We are told in both accounts that the four walls of the temple measured 60 cubits on the sides and 20 cubits on the breadth, and the height of the length and breath of each wall was 30 cubits. The simplest way to understand the 120 cubits high issue is to conclude that this is THE TOTAL HEIGHT OF THE FOUR WALLS ALTOGETHER - 30 cubits times 4 comes out to 120 cubits. The height of the porch appears to not even be mentioned.

We see very similar numbers right here in the immediate context of 2 Chronicles. In verse 11 we are told that “the wings of the cherubims were twenty cubits long”, yet it is further explained that the 20 cubits is the total length of the four wings of 5 cubits each.

In 2 Chron. 3:15 we read that “he made before the house two pillars of thirty and five (35) cubits high, and the chapiter that was on the top of each of them was five cubits.” A superficial reading would lead us to believe that each pillar was 35 cubits high.
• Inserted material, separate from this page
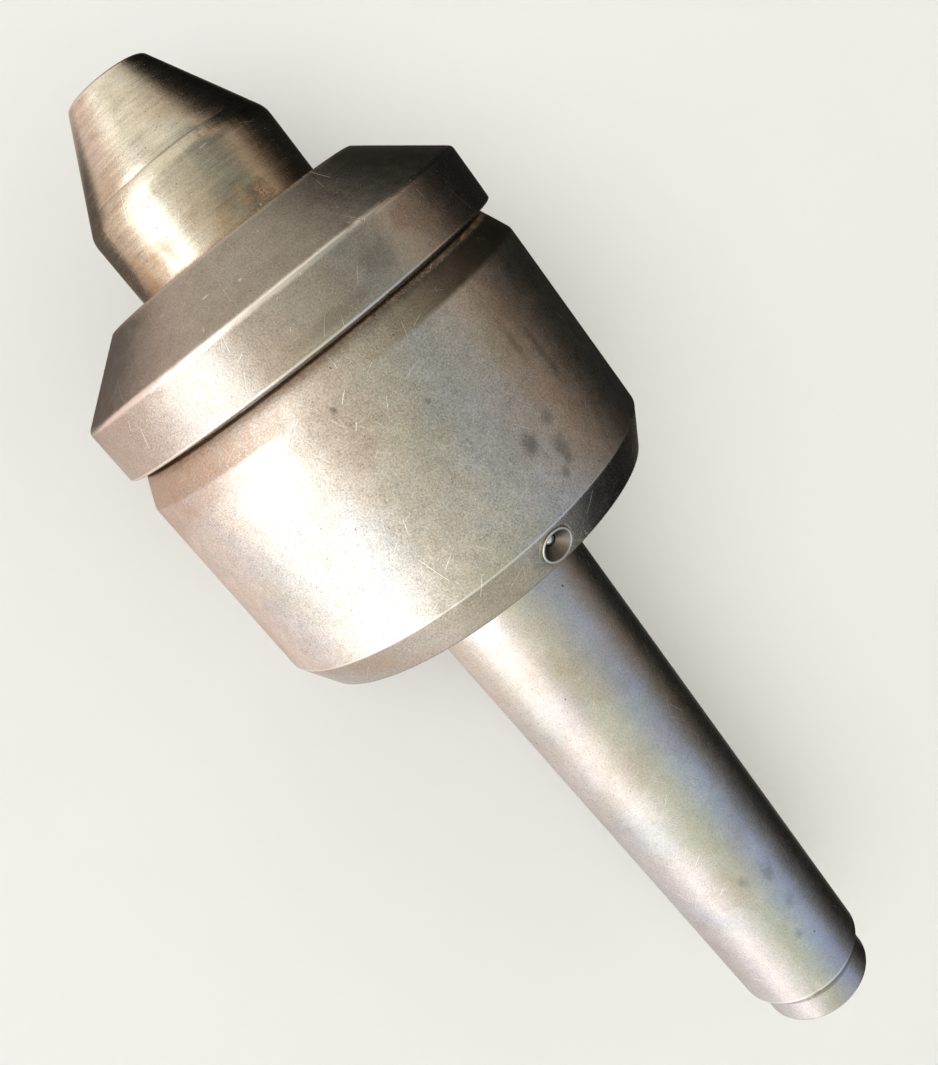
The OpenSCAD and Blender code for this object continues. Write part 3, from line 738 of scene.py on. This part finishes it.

Yet 1 Kings 7:15 tells us that the two pillars were eighteen cubits (18) high apiece. The number in 2 Chronicles is the TOTAL height (35 cubits). Note: The 5 cubit chapiters would fit over the top of the pillars, and probably sit down over them, thus taking up one-half cubit of space each and coming out to exactly 35 cubits of exposed, combined pillar height.

Again, in 2 Chronicles 3:16 we read that Solomon “made an hundred pomegranates (100), and put them on the chains.” Yet we know that there were more than 100 pomegranates total because 2 Chron. 4:13 tells us that he made “four hundred (400) pomegranates on the two wreaths; two rows of ponegranates on each wreath.” In other words, there were 100 pomegranates on each chain, 4 chains and thus 400 altogether.

This is one very likely way of explaining what the Hebrew text means and that it has not been “corrupted” according to Wallace, nor is it a scribal error that need to be corrected by referring to “some” LXXs or the Syriac as does the NIV and a few others.